Ничего не ответив, ушла. Некоторое время я смотрел на нее — пересекавшую двор, потом стал одеваться. Задерживаться здесь не имело более смысла.

Шагнул из подъезда в осенний дождичек. Куда податься? К мачехе? Но что меня встретит там, кроме недовольства? Своя жизнь, возможно, ухажеры — бабе еще пятьдесят... И тут я горемыка сирый. К Козлу? Пожалуй, единственный вариант. И если по логике, то, как ни удивительно, а лучший мой друг — он. И посочувствует сердобольно, и утешит, и пригреет на неопределенный срок.

А если — Марина? Если позвонить и грязно соврать, что ради нее порвал, бросил все и ничего не прошу, только знай это, как знай и то, что поступил так, ибо не в силах никому лгать, да и с кем я буду счастлив, кроме нее, и кто будет счастлив со мной?

Идея омерзительна по сути, но заманчива дьявольски и будоражит настолько, что, задыхаясь от нетерпения, просто-таки вламываюсь в лунно-мерцающий полумрак красно-белой будки и лихорадочно накручиваю диск.

Гудки, и пока они звучат — зовуще и длинно, глупость становится осознанной, до вялой тоски очевидной, и мысли только о том, как пойду в гараж, каким путем добираться к Козлу, стоит ли покупать бутылку... Вот дурак! Неужели раньше нельзя было найти какую-нибудь пассию? Хоть скрылся бы временно — с уютом, завтраками и стираным бельем. А может, прямо сейчас к жене, уговорить...

— Алло?

Марина Осипова

— ...хочу сообщить, что скоро ты будешь отцом семейства.

Сказала — как вызов бросила и замерла в ожидании угнетенной досады ответа.

Обрадовался. И до того искренне, буйно, что я, дура, успевшая уже оскорбиться заранее и вообще бог весть к какому объяснению готовая, разревелась от счастья, уткнувшись в него — сильного, доброго, родного, убаюканная его лаской, поцелуями, чувствуя себя и женщиной, и ребенком одновременно.

Отвлекает сухой треск телефона.

— Марина?

Голос узнаю сразу и, узнав, стыну в тяжелой как ртуть ненависти.

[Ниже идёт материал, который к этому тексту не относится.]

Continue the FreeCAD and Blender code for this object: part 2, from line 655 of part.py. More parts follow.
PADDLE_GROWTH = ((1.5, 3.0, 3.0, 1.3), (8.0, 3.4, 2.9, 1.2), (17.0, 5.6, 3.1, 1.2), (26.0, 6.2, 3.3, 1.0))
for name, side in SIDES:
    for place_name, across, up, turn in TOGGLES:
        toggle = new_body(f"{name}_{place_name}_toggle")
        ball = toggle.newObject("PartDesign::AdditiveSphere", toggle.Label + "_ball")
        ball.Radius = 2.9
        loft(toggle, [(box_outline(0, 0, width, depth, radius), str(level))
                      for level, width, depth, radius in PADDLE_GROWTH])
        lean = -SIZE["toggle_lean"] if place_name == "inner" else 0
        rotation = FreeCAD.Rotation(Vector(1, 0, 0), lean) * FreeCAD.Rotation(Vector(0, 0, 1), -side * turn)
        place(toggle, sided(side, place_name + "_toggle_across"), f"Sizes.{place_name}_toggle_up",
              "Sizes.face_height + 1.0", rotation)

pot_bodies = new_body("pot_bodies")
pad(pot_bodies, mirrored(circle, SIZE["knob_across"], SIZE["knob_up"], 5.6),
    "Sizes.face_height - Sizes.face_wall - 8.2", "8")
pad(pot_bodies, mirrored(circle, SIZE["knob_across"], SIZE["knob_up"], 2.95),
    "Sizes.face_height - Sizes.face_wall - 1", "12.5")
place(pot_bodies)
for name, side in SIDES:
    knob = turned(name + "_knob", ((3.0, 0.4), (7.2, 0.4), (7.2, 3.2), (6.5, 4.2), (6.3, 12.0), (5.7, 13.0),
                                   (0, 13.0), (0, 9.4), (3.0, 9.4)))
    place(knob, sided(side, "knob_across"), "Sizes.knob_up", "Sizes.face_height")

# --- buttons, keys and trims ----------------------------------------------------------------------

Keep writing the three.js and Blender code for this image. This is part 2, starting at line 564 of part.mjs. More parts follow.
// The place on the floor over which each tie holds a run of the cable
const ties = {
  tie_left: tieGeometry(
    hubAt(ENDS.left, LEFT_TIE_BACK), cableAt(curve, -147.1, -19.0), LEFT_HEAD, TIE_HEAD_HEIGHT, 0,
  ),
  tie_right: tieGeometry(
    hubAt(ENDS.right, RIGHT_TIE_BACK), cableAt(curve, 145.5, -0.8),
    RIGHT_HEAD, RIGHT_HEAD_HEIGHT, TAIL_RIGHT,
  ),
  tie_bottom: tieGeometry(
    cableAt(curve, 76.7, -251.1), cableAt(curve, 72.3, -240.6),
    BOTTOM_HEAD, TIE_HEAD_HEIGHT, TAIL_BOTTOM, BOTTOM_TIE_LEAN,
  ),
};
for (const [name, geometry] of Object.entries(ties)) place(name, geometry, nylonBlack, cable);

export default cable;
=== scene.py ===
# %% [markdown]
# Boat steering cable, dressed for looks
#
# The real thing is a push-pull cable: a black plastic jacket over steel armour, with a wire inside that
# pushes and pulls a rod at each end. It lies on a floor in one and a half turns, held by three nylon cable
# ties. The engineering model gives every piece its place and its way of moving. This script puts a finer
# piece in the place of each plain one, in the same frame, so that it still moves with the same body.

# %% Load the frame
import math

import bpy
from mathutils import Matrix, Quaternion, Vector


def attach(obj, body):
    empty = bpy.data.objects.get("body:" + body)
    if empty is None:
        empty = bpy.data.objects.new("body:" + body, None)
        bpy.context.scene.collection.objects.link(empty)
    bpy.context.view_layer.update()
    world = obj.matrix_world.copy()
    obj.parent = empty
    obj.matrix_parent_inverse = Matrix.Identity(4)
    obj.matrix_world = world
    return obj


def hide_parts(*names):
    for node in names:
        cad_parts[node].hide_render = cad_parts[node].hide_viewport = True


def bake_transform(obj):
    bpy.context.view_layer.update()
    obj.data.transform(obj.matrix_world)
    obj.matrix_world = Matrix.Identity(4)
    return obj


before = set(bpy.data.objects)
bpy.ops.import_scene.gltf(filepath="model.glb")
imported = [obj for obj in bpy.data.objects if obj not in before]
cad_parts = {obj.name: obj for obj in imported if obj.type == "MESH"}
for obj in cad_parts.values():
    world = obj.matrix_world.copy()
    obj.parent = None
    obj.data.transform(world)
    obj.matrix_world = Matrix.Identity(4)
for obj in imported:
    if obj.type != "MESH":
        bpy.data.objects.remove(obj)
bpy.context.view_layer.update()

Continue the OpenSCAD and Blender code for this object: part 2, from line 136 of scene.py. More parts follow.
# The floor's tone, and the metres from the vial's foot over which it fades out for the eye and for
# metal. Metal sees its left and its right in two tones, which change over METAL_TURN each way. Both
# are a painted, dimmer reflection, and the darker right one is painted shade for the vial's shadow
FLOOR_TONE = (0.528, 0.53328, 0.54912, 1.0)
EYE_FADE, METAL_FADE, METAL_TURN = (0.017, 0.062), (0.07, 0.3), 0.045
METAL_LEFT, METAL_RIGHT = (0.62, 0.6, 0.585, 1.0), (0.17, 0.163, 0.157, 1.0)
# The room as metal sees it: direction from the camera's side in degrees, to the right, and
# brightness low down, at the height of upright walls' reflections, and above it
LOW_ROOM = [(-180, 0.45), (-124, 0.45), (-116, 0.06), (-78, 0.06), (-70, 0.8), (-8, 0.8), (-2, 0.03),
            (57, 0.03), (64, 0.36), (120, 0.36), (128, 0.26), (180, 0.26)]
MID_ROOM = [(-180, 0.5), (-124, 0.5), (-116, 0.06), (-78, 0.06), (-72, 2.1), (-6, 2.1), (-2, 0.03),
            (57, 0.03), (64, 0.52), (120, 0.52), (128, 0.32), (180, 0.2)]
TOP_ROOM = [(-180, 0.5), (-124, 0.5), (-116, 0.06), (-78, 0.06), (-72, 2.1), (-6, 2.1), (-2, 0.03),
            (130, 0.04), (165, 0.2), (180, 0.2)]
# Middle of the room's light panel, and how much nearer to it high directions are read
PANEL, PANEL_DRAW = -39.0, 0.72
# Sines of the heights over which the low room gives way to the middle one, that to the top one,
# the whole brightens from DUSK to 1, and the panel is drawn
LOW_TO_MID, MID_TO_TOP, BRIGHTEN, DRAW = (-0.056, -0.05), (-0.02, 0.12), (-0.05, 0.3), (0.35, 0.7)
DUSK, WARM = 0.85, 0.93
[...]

В трубке — глубокий, объемный фон, а значит, муж снял трубку второго телефона и, наверняка заинтересованный началом диалога, имеет желание выслушать его до конца.

— Володя? — Злость беснуется во мне, как пламя в паровозной топке, но интонация безупречно ровна и учтива. — Послушайте, милый... — Я перехожу в октаву конфиденциальную, почти физически ощущая растущую от этого перепада тембра настороженность в соседней комнате, но понимаю, что должна говорить именно так, и что еще необходимо — это притворить дверь, дать ей тихонько, воровски скрипнуть.

Скрип удается. Вкрадчивый, боязливый... Будто вижу, как прищурились в надменной иронии глаза мужа...

— Не знаю, в чем цель вашего звонка, — полушепчу я, — но, по-моему, вам было указано, что ни в общении с вами, ни в ваших ухаживаниях я не нуждаюсь, поскольку вы глубоко мне антипатичны — раз; и далее — у меня есть муж, унижать которого я не желаю даже телефонными разговорами с поклонниками, вам подобными.

Речь мою пересекают короткие гудки. Кладу трубку. Подступает противная тошнота, будто кофе перепила. И изнеможение какое-то. На душе гадко. Но и спокойно. Все позади. Кончилось приключение. И кажется, благополучно. Слава тебе, господи, прости меня, грешную.